For many observers here the idea that it could arrive to these shores is deeply shocking. We are inured to the prospect of people meeting early deaths in third world nations, but we perk up a bit when the prospect involves ourselves.

War, poverty, ruination and disease are fates that befall forgotten people and faraway nations, but they’re a terrific reality when your neighbor in apartment 1B has his doorway sealed.

It’s already clear that Ebola probably has a lot to teach us, but one of the main early lessons seems to be that everything connects: West African nations that have clawed their way through brutal civil wars and bloodshed and hunger aren’t just their own little problem, they’re really ours too.

Lack of health care, lack of education, lack of money, lack of hope, all of these regrettable conditions help diseases to flourish - and flourish they have.

Ebola reminds us that until the start of this century North America was protected by its geographic location.

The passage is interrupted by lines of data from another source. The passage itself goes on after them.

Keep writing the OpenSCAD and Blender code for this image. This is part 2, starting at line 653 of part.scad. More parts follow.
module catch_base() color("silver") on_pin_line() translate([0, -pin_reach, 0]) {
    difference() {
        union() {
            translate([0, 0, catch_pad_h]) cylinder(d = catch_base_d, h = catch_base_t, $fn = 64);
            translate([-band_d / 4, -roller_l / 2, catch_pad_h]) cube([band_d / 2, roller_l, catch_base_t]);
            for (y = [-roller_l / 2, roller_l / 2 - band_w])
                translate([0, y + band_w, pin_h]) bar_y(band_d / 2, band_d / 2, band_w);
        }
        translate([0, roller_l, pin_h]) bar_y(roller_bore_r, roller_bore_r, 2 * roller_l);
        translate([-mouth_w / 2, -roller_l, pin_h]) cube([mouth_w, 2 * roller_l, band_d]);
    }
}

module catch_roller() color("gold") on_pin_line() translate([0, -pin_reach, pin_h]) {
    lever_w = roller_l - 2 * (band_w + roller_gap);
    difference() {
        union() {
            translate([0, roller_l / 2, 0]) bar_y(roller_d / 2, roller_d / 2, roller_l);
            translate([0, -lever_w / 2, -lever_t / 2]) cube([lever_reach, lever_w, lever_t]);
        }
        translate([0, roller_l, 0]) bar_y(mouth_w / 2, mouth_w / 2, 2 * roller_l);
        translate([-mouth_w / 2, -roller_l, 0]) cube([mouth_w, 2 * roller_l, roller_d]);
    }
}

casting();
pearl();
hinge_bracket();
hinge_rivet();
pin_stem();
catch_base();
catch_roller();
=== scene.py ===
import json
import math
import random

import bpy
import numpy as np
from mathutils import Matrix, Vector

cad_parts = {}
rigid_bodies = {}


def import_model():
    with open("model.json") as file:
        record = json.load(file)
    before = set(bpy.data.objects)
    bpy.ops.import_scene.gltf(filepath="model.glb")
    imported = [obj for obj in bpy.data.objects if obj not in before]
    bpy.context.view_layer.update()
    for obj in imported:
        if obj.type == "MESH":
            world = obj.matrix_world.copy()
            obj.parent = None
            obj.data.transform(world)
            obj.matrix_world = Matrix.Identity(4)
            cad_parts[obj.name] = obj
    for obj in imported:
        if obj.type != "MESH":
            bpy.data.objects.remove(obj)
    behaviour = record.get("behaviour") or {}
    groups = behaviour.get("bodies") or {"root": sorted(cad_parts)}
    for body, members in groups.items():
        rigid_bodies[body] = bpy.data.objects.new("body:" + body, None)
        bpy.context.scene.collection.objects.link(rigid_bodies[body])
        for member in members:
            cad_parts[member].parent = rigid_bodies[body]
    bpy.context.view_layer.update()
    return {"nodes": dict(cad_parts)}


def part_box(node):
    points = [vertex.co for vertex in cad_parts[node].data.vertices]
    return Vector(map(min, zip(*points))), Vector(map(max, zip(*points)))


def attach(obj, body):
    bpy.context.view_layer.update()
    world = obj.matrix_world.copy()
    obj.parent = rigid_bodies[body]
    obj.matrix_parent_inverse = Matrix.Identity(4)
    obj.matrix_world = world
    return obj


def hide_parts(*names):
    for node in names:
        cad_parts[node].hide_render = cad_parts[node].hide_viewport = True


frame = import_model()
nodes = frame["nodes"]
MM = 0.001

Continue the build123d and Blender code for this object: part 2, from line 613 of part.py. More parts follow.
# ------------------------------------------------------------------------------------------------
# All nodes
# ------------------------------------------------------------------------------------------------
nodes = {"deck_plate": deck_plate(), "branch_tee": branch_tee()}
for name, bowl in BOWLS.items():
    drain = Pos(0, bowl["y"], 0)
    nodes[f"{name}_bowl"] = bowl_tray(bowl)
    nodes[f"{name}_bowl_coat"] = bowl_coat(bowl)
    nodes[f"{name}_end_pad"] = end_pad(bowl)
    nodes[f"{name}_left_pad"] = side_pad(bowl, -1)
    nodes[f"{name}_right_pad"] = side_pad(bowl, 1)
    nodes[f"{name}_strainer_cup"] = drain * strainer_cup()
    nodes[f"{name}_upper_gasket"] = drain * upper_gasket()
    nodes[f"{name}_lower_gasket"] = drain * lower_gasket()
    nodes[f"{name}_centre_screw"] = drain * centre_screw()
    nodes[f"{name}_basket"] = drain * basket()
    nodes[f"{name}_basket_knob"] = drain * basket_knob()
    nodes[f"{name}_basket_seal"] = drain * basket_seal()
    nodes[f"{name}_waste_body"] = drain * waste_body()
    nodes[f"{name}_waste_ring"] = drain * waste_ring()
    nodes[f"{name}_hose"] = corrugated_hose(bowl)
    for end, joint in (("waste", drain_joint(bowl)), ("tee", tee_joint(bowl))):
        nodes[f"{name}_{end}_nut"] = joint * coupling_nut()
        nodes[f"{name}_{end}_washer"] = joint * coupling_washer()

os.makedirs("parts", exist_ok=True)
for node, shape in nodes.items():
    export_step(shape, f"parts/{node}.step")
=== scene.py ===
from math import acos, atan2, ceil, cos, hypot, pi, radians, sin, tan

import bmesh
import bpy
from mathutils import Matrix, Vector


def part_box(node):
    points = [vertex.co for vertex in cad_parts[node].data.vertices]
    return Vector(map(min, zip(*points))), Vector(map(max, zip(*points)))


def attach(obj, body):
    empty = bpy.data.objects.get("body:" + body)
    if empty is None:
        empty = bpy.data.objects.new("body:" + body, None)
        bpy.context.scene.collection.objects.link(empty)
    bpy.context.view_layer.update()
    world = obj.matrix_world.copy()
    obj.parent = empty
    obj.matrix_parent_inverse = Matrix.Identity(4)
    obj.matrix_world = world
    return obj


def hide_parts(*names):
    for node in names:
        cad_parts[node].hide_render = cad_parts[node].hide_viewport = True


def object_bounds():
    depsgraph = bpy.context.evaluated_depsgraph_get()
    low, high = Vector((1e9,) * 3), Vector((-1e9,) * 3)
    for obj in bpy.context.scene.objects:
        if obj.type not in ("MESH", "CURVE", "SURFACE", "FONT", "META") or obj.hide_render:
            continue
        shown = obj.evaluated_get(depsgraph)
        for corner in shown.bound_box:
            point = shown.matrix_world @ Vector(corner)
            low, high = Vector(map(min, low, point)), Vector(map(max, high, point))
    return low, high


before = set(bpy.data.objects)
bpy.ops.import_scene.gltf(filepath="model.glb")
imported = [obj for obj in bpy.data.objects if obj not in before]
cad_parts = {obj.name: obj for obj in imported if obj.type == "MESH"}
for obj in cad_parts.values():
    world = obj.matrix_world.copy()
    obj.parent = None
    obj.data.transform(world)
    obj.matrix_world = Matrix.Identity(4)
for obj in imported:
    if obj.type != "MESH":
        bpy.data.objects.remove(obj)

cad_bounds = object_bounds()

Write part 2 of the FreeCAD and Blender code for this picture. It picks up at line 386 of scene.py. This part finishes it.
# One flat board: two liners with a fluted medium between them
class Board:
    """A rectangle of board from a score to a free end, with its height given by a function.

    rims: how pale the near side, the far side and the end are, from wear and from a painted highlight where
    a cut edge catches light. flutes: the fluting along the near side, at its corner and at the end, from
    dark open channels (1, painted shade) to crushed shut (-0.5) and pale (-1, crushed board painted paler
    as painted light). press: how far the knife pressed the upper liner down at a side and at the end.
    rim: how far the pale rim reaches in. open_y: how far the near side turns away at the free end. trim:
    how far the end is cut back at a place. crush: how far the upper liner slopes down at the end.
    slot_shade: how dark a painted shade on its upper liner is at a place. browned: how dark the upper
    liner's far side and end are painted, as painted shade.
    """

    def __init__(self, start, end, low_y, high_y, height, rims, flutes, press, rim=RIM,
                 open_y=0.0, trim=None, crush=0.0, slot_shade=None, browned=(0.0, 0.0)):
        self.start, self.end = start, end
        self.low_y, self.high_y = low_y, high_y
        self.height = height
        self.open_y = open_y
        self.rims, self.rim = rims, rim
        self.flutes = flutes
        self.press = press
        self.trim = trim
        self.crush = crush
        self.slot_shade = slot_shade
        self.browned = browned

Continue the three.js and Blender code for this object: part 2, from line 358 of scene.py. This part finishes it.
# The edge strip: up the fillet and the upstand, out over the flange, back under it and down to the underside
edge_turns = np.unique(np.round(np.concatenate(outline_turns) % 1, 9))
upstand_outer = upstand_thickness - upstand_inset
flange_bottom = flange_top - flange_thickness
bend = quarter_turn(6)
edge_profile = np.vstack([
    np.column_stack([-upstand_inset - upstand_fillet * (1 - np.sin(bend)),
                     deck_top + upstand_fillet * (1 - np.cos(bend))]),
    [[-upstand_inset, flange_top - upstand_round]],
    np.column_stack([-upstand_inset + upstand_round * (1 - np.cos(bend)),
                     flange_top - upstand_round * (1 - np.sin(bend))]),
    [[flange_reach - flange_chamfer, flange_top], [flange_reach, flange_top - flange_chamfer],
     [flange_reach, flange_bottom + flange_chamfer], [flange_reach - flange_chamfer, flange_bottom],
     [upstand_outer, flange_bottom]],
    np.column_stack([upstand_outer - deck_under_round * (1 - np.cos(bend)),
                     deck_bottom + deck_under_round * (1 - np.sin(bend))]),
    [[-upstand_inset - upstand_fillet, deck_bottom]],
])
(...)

It reminds us that that is no longer the case. A virus doesn’t discriminate the way people do. Money, position, contacts and clout won’t protect you from germs that may have gotten their start in surroundings you wouldn’t sniff at.

So the anguish conservatives express about our porous borders is often just a conscious expression of a subconscious fear - that we can be reached now, that we are no longer protected the way we once were.

If, heaven forbid, there are more cases and further fatalities in the US, the blaring news cable cycle will help fan the hysteria that is just one match away from catching flame. But we should refuse to take their bait and start blaming people in far away places for diseases we say we don’t understand.

We do understand where Ebola comes from, it’s just that until it started to threaten us personally, we didn’t care. Now we will have ample time to see where our indifference has led us, and where it will always lead us - to our mutual detriment.